Les tueurs s’étaient entrainés pendant une semaine à prendre d’assaut une villa dans la banlieue de Tel-Aviv avant de prendre place dans l’un des navires de guerre affrétés pour l’opération et qui avaient pris la direction des eaux territoriales tunisiennes trois jours avant l’opération, selon le témoignage de Maxime Perez publié le 16 novembre 2012 dans ‘’Jeune Afrique’’.
Quatre jours plus tôt, trois agents du Mossad débarquèrent à Tunis en tant que touristes porteurs de passeports libanais. Ils étaient chargés de superviser les derniers détails que nécessitait l’opération sur le terrain. Entre autres choses, louer les voitures que devaient transporter le commando d’assassins de la plage de Raoued, banlieue nord-ouest de Tunis, à Sidi Bou Said, banlieue nord-est.
Le 16 avril 1988 peu après minuit, le commando chargé de tuer Abou Jihad quitta le navire au large des côtes tunisiennes sur un zodiac et débarqua sur la plage de Raoued.

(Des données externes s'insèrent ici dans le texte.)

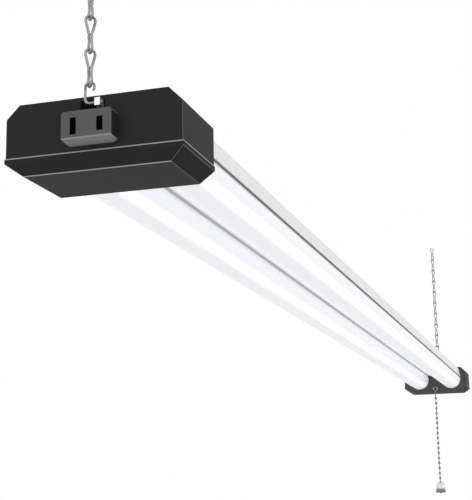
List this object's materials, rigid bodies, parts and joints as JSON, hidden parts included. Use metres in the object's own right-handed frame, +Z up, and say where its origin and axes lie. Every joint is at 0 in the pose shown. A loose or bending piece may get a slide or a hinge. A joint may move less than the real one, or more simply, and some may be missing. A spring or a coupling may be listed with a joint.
{
  "type": "hanging shop light",
  "caption": "Long twin-tube work light that hangs from two link chains, with dark end caps, an outlet in one cap and a beaded pull chain with a bell at the other.",
  "frame": {"origin": "midway between the two ceiling hooks, at the height where the chains' top links bear on them", "axes": "+Y runs along the light from the cap with the outlet to the cap with the pull chain, +Z is up, +X is across"},
  "size_m": [0.0862, 1.2314, 0.3536],
  "materials": {
    "white_paint": "satin",
    "milky_plastic": "frosted",
    "board_white": "glossy",
    "phosphor": "matte",
    "ivory_plastic": "matte",
    "board_green": "glossy",
    "driver_dark": "matte",
    "wire_black": "satin",
    "cap_black": "matte",
    "outlet_grey": "matte",
    "brass": "satin",
    "bright_steel": "bright",
    "chain_steel": "bright",
    "chrome": "polished"
  },
  "bodies": {
    "ceiling_links": {"near_top_link": "chain_steel", "far_top_link": "chain_steel"},
    "second_links": {"near_second_link": "chain_steel", "far_second_link": "chain_steel"},
    "near_chain": {"near_chain": "chain_steel", "near_hook": "chain_steel"},
    "fixture": {"housing": "white_paint", "reflector_tray": "white_paint", "led_board_left": "board_white", "led_board_right": "board_white", "led_chips_left": "phosphor", "led_chips_right": "phosphor", "board_jumper": "board_white", "diffuser_left": "milky_plastic", "diffuser_right": "milky_plastic", "driver_insulator": "ivory_plastic", "driver_board": "board_green", "driver_parts": "driver_dark", "driver_leads": "wire_black", "supply_wires": "wire_black", "near_cap_shell": "cap_black", "near_cap_base": "cap_black", "far_cap_shell": "cap_black", "far_cap_base": "cap_black", "near_cap_screws": "bright_steel", "far_cap_screws": "bright_steel", "outlet_insert": "outlet_grey", "outlet_contact_live": "brass", "outlet_contact_neutral": "brass", "near_hanger": "bright_steel", "far_hanger": "bright_steel", "hanger_rivets": "bright_steel", "cord_gland": "cap_black", "gland_nut": "cap_black", "terminal_block": "ivory_plastic", "switch_case": "ivory_plastic", "switch_spring": "bright_steel", "switch_tabs": "brass", "pull_eyelet": "chrome"},
    "far_chain": {"far_chain": "chain_steel", "far_hook": "chain_steel"},
    "switch_drum": {"switch_drum": "board_white"},
    "inner_chain": {"pull_chain_inner": "chrome"},
    "pull_lead": {"pull_chain_lead": "chrome"},
    "pull_chain": {"pull_chain": "chrome", "pull_bell": "chrome"}
  },
  "joints": [
    {"name": "side_sway", "type": "hinge", "parent": "ceiling_links", "child": "second_links", "pos_m": [0, 0, -0.01615], "axis": [0, 1, 0], "range_deg": [-20, 20]},
    {"name": "near_chain_swing", "type": "hinge", "parent": "second_links", "child": "near_chain", "pos_m": [0, -0.6126, -0.03215], "axis": [1, 0, 0], "range_deg": [-20, 20]},
    {"name": "fixture_level", "type": "hinge", "parent": "near_chain", "child": "fixture", "pos_m": [0, -0.6126, -0.18485], "axis": [1, 0, 0], "range_deg": [-20, 20]},
    {"name": "far_chain_swing", "type": "hinge", "parent": "fixture", "child": "far_chain", "pos_m": [0, 0.6126, -0.18485], "axis": [1, 0, 0], "range_deg": [-20, 20]},
    {"name": "pull_slide", "type": "slide", "parent": "fixture", "child": "pull_lead", "axis": [0, 0, -1], "range_m": [0, 0.0068], "stiffness_N_per_m": 300, "springref_m": -0.005},
    {"name": "inner_chain_slide", "type": "slide", "parent": "fixture", "child": "inner_chain", "axis": [0, -1, 0], "range_m": [0, 0.0068]},
    {"name": "switch_drum_turn", "type": "hinge", "parent": "fixture", "child": "switch_drum", "pos_m": [0, 0.597, -0.20405], "axis": [1, 0, 0], "range_deg": [-71, 0]},
    {"name": "pull_chain_swing", "type": "hinge", "parent": "pull_lead", "child": "pull_chain", "pos_m": [0, 0.5626, -0.21635], "axis": [0, 1, 0], "range_deg": [-60, 60]}
  ],
  "couplings": [
    {"joint": "near_chain_swing", "follows": "fixture_level", "ratio": -1},
    {"joint": "far_chain_swing", "follows": "fixture_level", "ratio": -1},
    {"joint": "inner_chain_slide", "follows": "pull_slide", "ratio": 1},
    {"joint": "switch_drum_turn", "follows": "pull_slide", "rad_per_m": -181.82}
  ]
}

Il monta dans les voitures louées par les trois « Libanais » direction Sidi Bou Saïd.
Dans le même temps, un Boeing 707 de l’aviation israélienne survolait l’espace aérien tunisien. Sa mission était de « brouiller les systèmes de communication et les radars pour couvrir l’avancée du commando. » À bord de l’appareil, prenaient place le chef d’état-major de l’armée israélienne, Dan Shomron en personne, et son futur successeur et futur Premier ministre, Ehoud Barak.
L’opération était suivie et supervisée de bout en bout par le Premier ministre israélien de l’époque, Itzhak Shamir lui-même. Le 16 avril au matin, quand un journaliste lui demanda un
commentaire sur l’assassinat du dirigeant palestinien, Shamir répondit : « Effectivement, je viens d’entendre comme vous l’information à la radio »…
Comme d’habitude, après les opérations exécutées par le Mossad, Israël n’a fait aucun commentaire et n’a publié aucun communiqué niant ou confirmant son implication. Bien que tout le monde sût que c’était le Mossad qui mena l’opération, Israël a fait planer le mystère pendant près d’un quart de siècle, plus précisément jusqu’en novembre 2012.
Près d’un quart de siècle plus tard donc, le quotidien israélien ‘’ Yediot Aharonot’’ publia une interview réalisée avec Nahoum Lev, le chef du commando composé de 26 personnes. L’interview n’a pu être publiée que…douze ans après la mort de l’interviewé dans un accident de moto. Pourquoi ? Refus systématique de la censure militaire de donner son feu vert. Finalement, « après six mois de négociations avec la censure militaire», l’interview du chef du commando a pu être publiée.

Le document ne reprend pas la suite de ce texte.